For the alternative rock band formed in 2016, see The Buoys (Australian band).

The Buoys were an American pop/rock band from the early 1970s. Its membership included Bill Kelly, Fran Brozena, Jerry Hludzik, Carl Siracuse and Chris Hanlon, based in the Wilkes-Barre-Scranton, Pennsylvania, area. In the U.S., they were most famous for the banned song "Timothy"; in Europe, their song "Give Up Your Guns" was twice a massive hit. Both songs were written by Rupert Holmes, the latter together with D. Jordan.

==Partnership with Rupert Holmes==
The Buoys are best known for their recording of Rupert Holmes's "Timothy", a song deliberately written to get banned, based on the theme of cannibalism. Holmes himself selected the group to record the song.

Recorded at Scepter Recording Studios in New York City and released by Scepter Records in December 1970, with whom the Buoys had been signed but previously ignored, the song hit No. 17 on US charts in 1971.

In 1963, there had been a mine cave-in in Sheppton, Pennsylvania, a small mining community outside of Hazleton, Pennsylvania. Rupert Holmes told rock journalist Maxim Furek, "I learned about the Sheppton Mine Disaster after Timothy was on the charts. If I had known about that at the time, I probably never would have written the song because I don’t want to make fun of something that’s tragic."

Scepter executives did not catch what the song was about until after it started climbing the charts, after which they claimed that Timothy was a mule. Holmes rejected this attempt to change the premise of his song; he had intended it to be offensive. Holmes, with D. Jordan, wrote the song "Give Up Your Guns" (1972), an epic narrative dealing with an escaped bank robber. Much more serious in tone than their previous hit, "Give Up Your Guns" reached only No. 84 in the U.S. By contrast, "Give Up Your Guns" was a massive hit twice in mainland Europe, when originally released, and when re-released in 1979.
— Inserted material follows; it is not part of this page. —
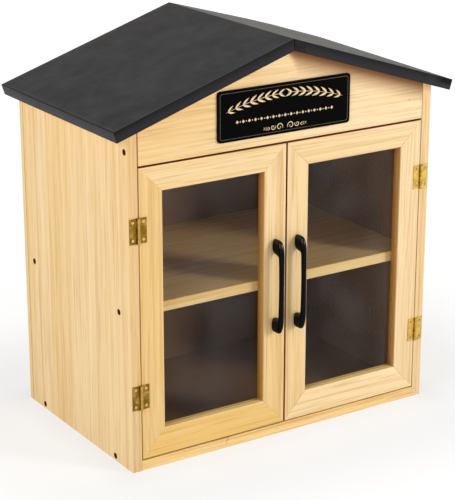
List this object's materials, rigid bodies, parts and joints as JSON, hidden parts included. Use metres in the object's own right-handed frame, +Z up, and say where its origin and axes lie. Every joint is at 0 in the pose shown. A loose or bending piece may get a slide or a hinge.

Holmes wrote a number of other songs for the band, including "The Prince of Thieves", "Bloodknot", and "Tomorrow", most of which had much of the darkness but little of the humor of "Timothy". Like "Give Up Your Guns", they are complaints by criminals.

Holmes later would write Broadway musicals. Rock journalist Maxim Furek wrote a book connecting Sheppton to what he called The Sheppton Mythology.

==Additional songs==
Their other songs, written by the band without Holmes, include the following:

- "Sunny Days/Memories"
- "Tell Me Heaven Is Here"
- "Castles"
- "Streams Together"
- "Good Lovin'"
- "Pittsburgh Steel"
- "Absent Friend"
- "Sunny Days"
- "Look Back America"
- "Liza's Last Ride"

In addition, the songs "Don't Try to Run" and "Dreams" were written by Brozena, Kelly, and Hludzik only.

==History==
The Buoys combined CSN-style harmonies blended with assorted musical approaches. Their eclectic style combined piano as a major instrument, with guitar, drums, strings, winds, brass, and harp, but also borrowed from the 1950s rock 'n' roll sound ("Good Lovin'", "Sunny Days") to more 1960s-influenced songs of protest ("Look Back America", "Pittsburgh Steel"), 1930s-style pop like "These Days", to Renaissance-influenced prog like "Castles". Without Holmes, the darker lyrical aspects largely went away, although "Pittsburgh Steel" contains more dark humor; Pittsburgh steelworkers plot to kill their foreman by dumping him in a vat of ore.

After The Buoys broke up, Bill Kelly and Jerry Hludzik teamed up as The Jerry-Kelly Band. In 1980, they formed a band called Dakota. Dakota joined a sold-out tour as the opening act for Queen. The tour included Baton Rouge, Montreal, Toronto, Philadelphia, Houston and Atlanta. Danny Seraphine of Chicago produced several albums for Dakota. Dakota disbanded in 1987, and reformed again in the 1990s with several new members, playing folk- and country-influenced rock.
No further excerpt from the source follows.